I carefully researched every airport where I used the procedure. In some cases I used a steeper approach. At the old Zuni NM airport landing to the west I angled in to the the final until about 1/2 mile. At Crown Point NM landing to the north at night is nearly impossible due to very high terrain.
Primitive strips, very poor lighting, black hole, the procedure I posted worked well for me for many years.
For a steeper approach distance x four or even five.
Any time there was a better option I used the better choice.
Fixed wing air ambulance has a pretty dismal record of controlled flight into terrain.
 
I had seen one - and now cannot find the link but I think it was here on VAF - that used a set of LED Traffic lights shining through two C Purlins each colour. The red aimed at 2*& below, the green at 3* and the orange at 4* and above.
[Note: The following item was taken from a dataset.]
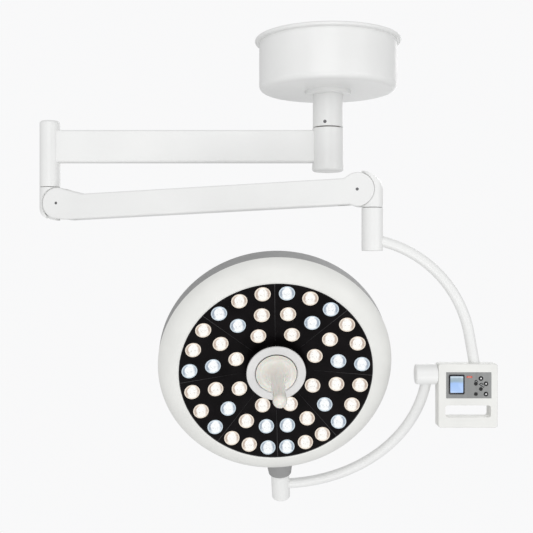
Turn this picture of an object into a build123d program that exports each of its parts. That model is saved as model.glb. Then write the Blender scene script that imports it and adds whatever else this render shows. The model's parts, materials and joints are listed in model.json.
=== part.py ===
"""Ceiling-mounted LED operating light with an extension arm, a balanced spring arm and a double yoke.

Millimetres. The origin is the centre of the ceiling face, on the drop tube's axis, with +Z up.
The operator stands on the -Y side and the arms lie along X.
Each function makes the pieces of one body; the export loop at the end writes one file for each piece.
"""
from build123d import *
from math import atan2, cos, degrees, hypot, radians, sin, tan
import os

# ---------------------------------------------------------------- driving dimensions
RUN = 0.06            # radial clearance of a shaft turning in a bush
GAP = 0.3             # clearance between bodies that move past each other

# ceiling fixing and drop tube
PLATE_R, PLATE_T = 120, 10
ANCHOR_COUNT, ANCHOR_PCD, ANCHOR_R = 6, 200, 6.5
FLANGE_R, FLANGE_T, FLANGE_PCD, FLANGE_BOLTS = 62, 10, 98, 6
BOLT_R, BOLT_HEAD_AF, BOLT_HEAD_T = 4.9, 16, 6.4
DROP_R, DROP_BORE_R, DROP_END = 35, 28, -204
THREAD_LAND = 2.5     # depth left blind above the flange bolts
STOP_SCREW_Z, STOP_SCREW_R, STOP_SCREW_ANGLE = -195, 4, 15
CANOPY_R, CANOPY_LIP_R, CANOPY_LIP_T = 160, 170, 8.5
CANOPY_H, CANOPY_WALL, CANOPY_CORNER = 120, 3, 13
COLLAR_R, COLLAR_T, COLLAR_SCREW_R = 53.5, 9, 2.5
MODULE_W, MODULE_L, MODULE_H, MODULE_X = 46, 96, 42, 93      # driver module, beside the drop tube
FOOT_W, FOOT_L, FOOT_T, FOOT_Y = 58, 12, 2, 34

# hub of the extension arm
HUB_R, HUB_BORE_R, HUB_TOP, HUB_BOTTOM = 36, 26, -207, -292
HUB_CAP_R, HUB_CAP_H, HUB_CAP_ROUND = 36.6, 15, 6
SPINDLE_R, SPINDLE_HEAD_H, SPINDLE_END, CABLE_R = 18, 44, -297, 7
HUB_NUT_AF, HUB_NUT_H = 44, 12
HUB_BUSH_H = 25

# extension arm
REACH = 648           # hub axis to elbow axis
BEAM_H, BEAM_W, BEAM_WALL, BEAM_TOP = 75, 30, 3, -211.4
BEAM_ROUND = 5
ELBOW_R, ELBOW_BORE_R = 23.5, 17
ELBOW_CAP_TOP, ELBOW_SEAM, ELBOW_BOTTOM = -189, -200, -343
ELBOW_SHAFT_R, ELBOW_SPIGOT_R = 12, 9.5
ELBOW_BUSH_H, ELBOW_CAP_ROUND, ELBOW_CAP_SPIGOT = 25, 7, 4
SHAFT_FOOT, SHAFT_HEAD_T = 8, 8

# spring arm
ARM_LENGTH = 700      # pivot to pivot
ARM_SWING = 15.7      # degrees towards the operator, seen from above
ARM_PITCH = 1.3       # degrees up
ARM_PIVOT_Z = -382
ARM_HALF_W, ARM_WALL = 23, 3
CHEEK_R, CHEEK_IN = 36, 12.7
FORK_DEPTH = 44.5
ARM_TOP = (18.2, 24.6)          # height of the upper edge above the pivots, at each end
ARM_BOTTOM = (-39, -30.8)
KNUCKLE_OFFSET = 28   # pivot to the vertical axis beside it
KNUCKLE_HALF_T = 12.4
KNUCKLE_NECK = 37.5   # pivot to the end of the neck
KNUCKLE_ROUND_R = 45
CHEEK_CLEAR = {-1: 1.6, 1: 0.8}      # recess round the cheeks, at the elbow and at the wrist
SHOULDER = 66         # where the arm's upper shoulder meets its straight edge
PIVOT_R, LINK_PIN_R, PIN_HALF = 9, 4, 19
LINK_DROP = 23        # link pins under the arm pivots
LINK_HALF_T, LINK_HALF_H, LINK_EYE_R = 3.5, 3.5, 8.5
LINK_SLOT_HALF, LINK_SLOT_TOP, LINK_SLOT_BACK = 4.6, -12.5, 10.5
PIVOT_BOSS_R, LINK_SLOT_SIDE = 12, 13
TAIL_X, TAIL_Z = 25, -29        # where the knuckle's rim stops, so the lowered arm clears it
SCREW_R, SCREW_SOCKET_R, SCREW_IN, SCREW_PROUD = 3.2, 1.6, 20.3, 0.3
SPRING_START, SPRING_END = 120, 480
SPRING_R, SPRING_WIRE_R, SPRING_PITCH, SPRING_Z = 10, 1.6, 9, 2.5
SEAT_T, GUIDE_R, GUIDE_START, GUIDE_END = 8, 5, 60, 560

# upper yoke, measured from the wrist axis and the height of the wrist pivot
WRIST_R, STUB_R, STUB_TOP, STUB_BOTTOM = 22.5, 22.5, -39, -129
WRIST_SHAFT_R, WRIST_BUSH_R, WRIST_BUSH_TOP = 7.5, 10, -6
YOKE_TUBE_R, YOKE_TUBE_BORE = 11.25, 8.75
UPPER_BEND_R, UPPER_BEND_X, UPPER_BEND_Z = 245, -37.4, -347
UPPER_BEND_FROM, UPPER_BEND_TO = 9, 80      # degrees from straight up
BOX_LEFT, BOX_TOP = 135.7, -364.5
BOX_W, BOX_H, BOX_T, BOX_WALL = 124, 134, 38, 2.5
BOX_CORNER, BOX_EDGE = 6, 2.5
SLOT_W, SLOT_H, SLOT_FROM_LEFT, SLOT_FROM_TOP, SLOT_CORNER = 95, 25, 14.5, 87, 5
CAVITY_H = 80
PANEL_W, PANEL_H, PANEL_T, PANEL_FROM_LEFT, PANEL_FROM_TOP = 94.5, 54.5, 1.8, 16, 17.7
LCD_W, LCD_H, LCD_T, LCD_FROM_LEFT, LCD_FROM_TOP = 31, 39, 6, 6.5, 6
BUTTON_R, BUTTON_TRAVEL, BUTTON_PROUD, BUTTON_LENGTH = 3.6, 1, 1.2, 8
BUTTONS = {           # place on the panel, from its left and top edges
    "button_up": (72.5, 13),
    "button_left": (62, 24),
    "button_right": (83, 24),
    "button_down": (72.5, 35),
    "button_mode": (62, 45.5),
    "button_power": (83, 45.5),
}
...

The length of the purlins apparently made the distinction fairly clear.

I'll keep looking and update this post if I find it.

EDIT 1: Here's another thread on VAF about it, check out the bottom post re using fluro tubes - or LED strip lighting now.

EDIT 2: I KNEW I'd seen it. And it was here on VAF...Here it is, but without photos, they were hosted on Imageshack and went bye-bye when Imageshack did their merger years ago.